Organic efforts have also sprouted. In 2013, California passed a resolution encouraging by December 2016 the appointment to public corporate boards of targeted numbers of women based on board size. The same year, the Philadelphia City Council began requiring contractors seeking to do business with the city to disclose diversity data for boards. “They’re aspirational goals,” says Roberta D. (Bobbi) Liebenberg, a senior partner at Fine, Kaplan and Black, R.P.C., in Philadelphia, Pennsylvania. “Britain has seen a big jump without quotas. You don’t have to have quotas, but you do have to have a commitment.”
In 2007, Liebenberg launched DirectWomen, based in Philadelphia, which holds annual Board Institutes at which 20 women meet with leading CEOs, directors, and institute alumni to immerse themselves in corporate governance issues. “We’ve been playing a major role in transforming the faces of the boards of American public companies.
“It’s the only national organization that identifies experienced women lawyers who have the qualifications and judgment to serve on the boards of public companies,” she continues. “We create a pipeline for nominating and governance committees, search firms, and board members. Twenty-three percent of our alumni are now sitting on the board of a major company.”

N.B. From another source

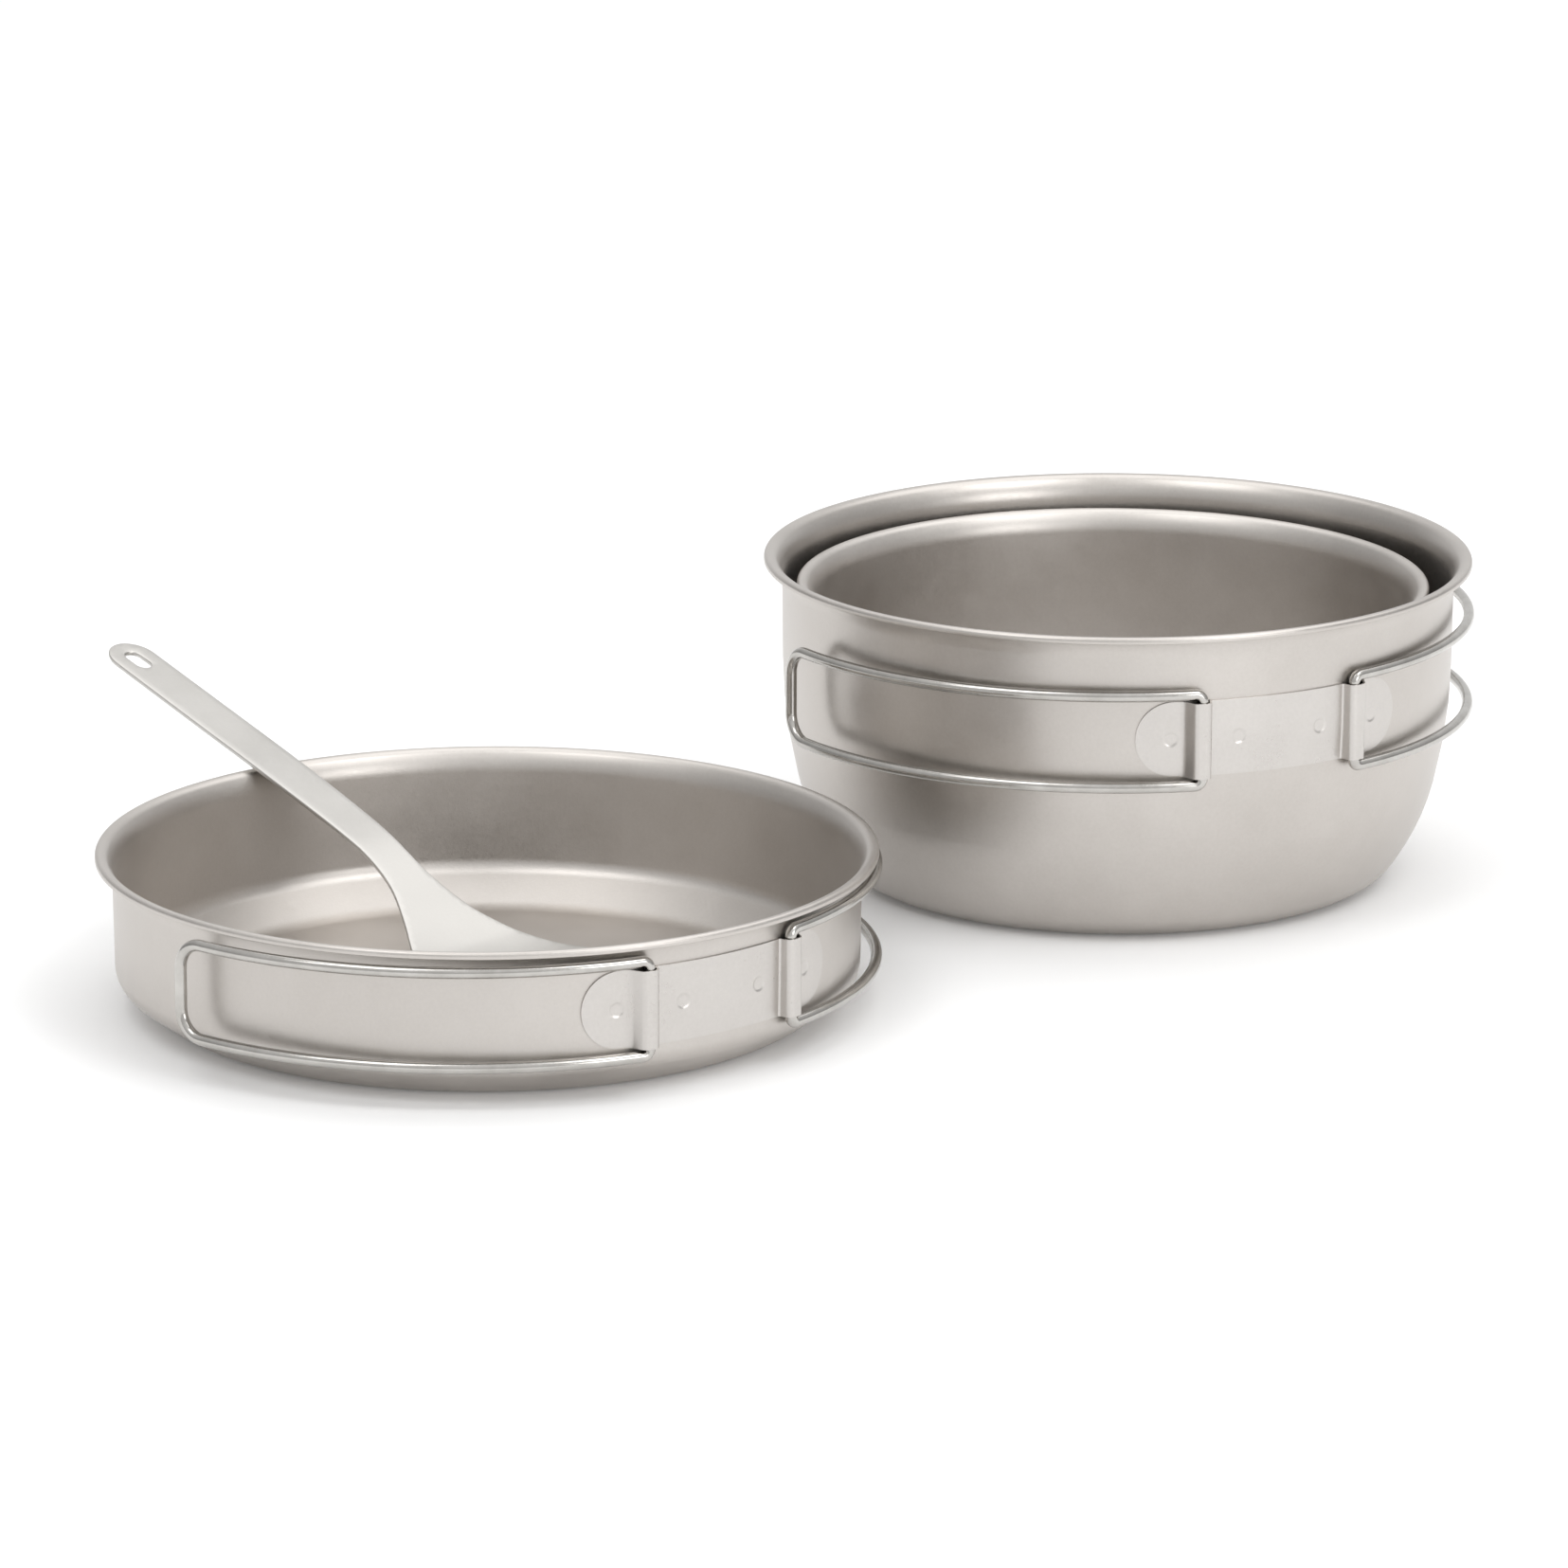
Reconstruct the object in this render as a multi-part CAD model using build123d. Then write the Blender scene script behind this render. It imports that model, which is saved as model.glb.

No matter the approach in place, there’s universal agreement that more work must be done on both continents. “We’re 50 percent of the population, so my view would be that women should make up 50 percent of corporate boards,” Liebenberg says. “It’s clear having three or more women on a board really results in the most diversity in terms of strategic decision making. We want a critical mass of women and not one woman on boards. That’s where you start to see change.”